When an attorney works with a company, either in-house or as outside counsel, that attorney often wears many hats. They’ll attend meetings, be copied on all sorts of emails, and give both legal and business-related advice. Given this dynamic and the multiple lines and types of communication, employees may be confused about their relationship with corporate counsel and may mistakenly believe their communications are protected by attorney-client privilege. This confusion can lead to serious implications for the later invocation of the attorney-client privilege both for the company and the employee. Most recently, these blurred lines led to a loss of attorney-client privilege in the Elizabeth Holmes case.
Elizabeth Holmes: Loss of Privilege
Elizabeth Holmes, founder of the now-defunct Theranos, faces a federal jury trial this August on criminal charges of defrauding investors, doctors, patients, and insurers. The former CEO recently learned a harsh lesson on the complexities of attorney-client privilege. Holmes asked the court to keep her communications with Boies Schiller Flexner LLP (Boies Schiller), Theranos’ counsel from 2011 to 2016, out of her upcoming trial. The communications at issue discussed how Theranos should respond to investors, regulators, and the media, and also covered potential legal actions that Holmes could pursue against the Wall Street Journal. Holmes argued that Boies Schiller represented both her and Theranos on a variety of legal issues, but in a recent ruling, the U.S. District Court for the Northern District of California disagreed, holding that the communications between Holmes and Boies Schiller are subject to corporate privilege only and may be admissible at her personal trial.
The District Court’s decision highlights a crucial issue for corporate attorneys – making sure their client, and their client’s employees, understand the limits of the attorney-client privilege.

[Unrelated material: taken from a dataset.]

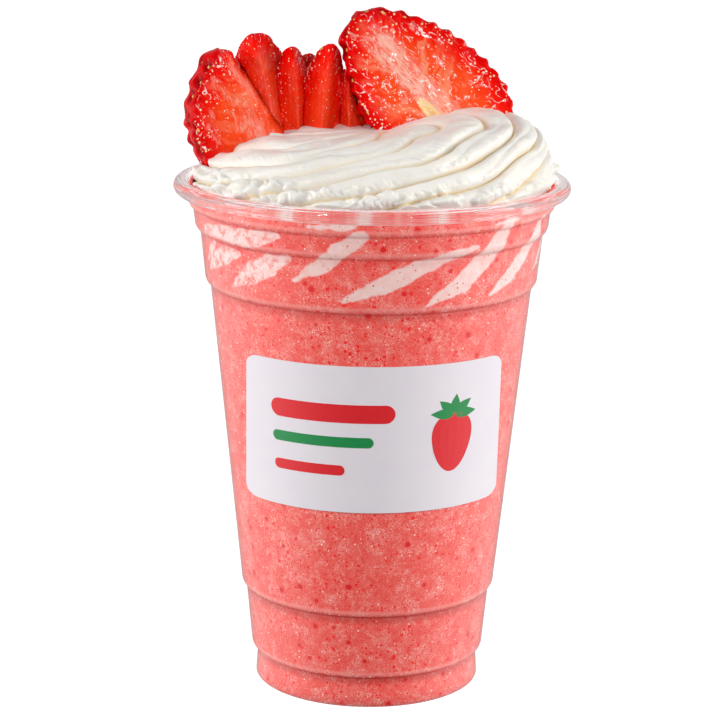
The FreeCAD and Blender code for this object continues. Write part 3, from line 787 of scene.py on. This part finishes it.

Tests for Attorney-Client Privilege
Generally speaking, the attorney-client privilege protects communications between an attorney and a client from compelled disclosure. In a corporate setting, the company (and not the individual employee) is the client. For the privilege to attach, the attorney’s advice must be legal in nature and for the company’s benefit as a whole. This means the privilege does not extend to business advice or advice relating to individual employees whose interest may be different than that of the company.
In her argument, Holmes cited the “subject belief” test along with the First Circuit’s decision in FDIC v. Ogden Corp. (2000), which determines if an attorney-client relationship exists by assessing whether the client reasonably believed there was such a relationship.
However, the District Court in Holmes’ cases rejected this argument, finding that the Graf test is the applicable legal standard. In United States v. Graf (2010), the Ninth Circuit laid out a five-prong test which a corporate officer or employee must show in order to have a personal attorney-client relationship:
- they approached counsel for the purpose of seeking legal advice;
- they made it clear that they are seeking legal advice in their individual, rather than in a representative, capacity;
- the counsel saw fit to communicate with the individual in their individual capacity;
- their conversations with counsel were confidential; and
- the substance of the conversations with counsel did not concern matters within the company or the general affairs of the company.
The Graf test presents significant challenges to those who are claiming attorney-client privilege. Not only do they have to meet all five factors, but they also may have difficulty proving all of their legal communications were unrelated to the company’s general legal affairs. The Graf test can also present ethical issues because it can conflict with attorney rules of professional conduct in certain situations.
Clarifying the Scope of the Attorney-Client Privilege
Elizabeth Holmes’ case presents a cautionary tale to attorneys working with corporate clients. To mitigate the potential blurring of the line between employee and client, it is incumbent on lawyers to make sure their clients (and non-clients!) understand the scope of representation.
Straightforward engagement letters that clearly spell out who the client is and the boundaries of attorney-client privilege are a necessity.
Additionally, when the in-house or outside counsel directly interact with employees, especially during internal and government investigations, Upjohn warnings should make it clear: 1) the attorney-client privilege over communications between the attorney and the employee belongs solely to, and is controlled by, the company, and 2) the company may choose to waive the privilege and disclose what the employee tells the attorney to any third party, including a government agency. Attorneys should also regularly remind clients – and their employees – about the difference between attorney-client privilege and corporate privilege, and recommend individual counsel if needed.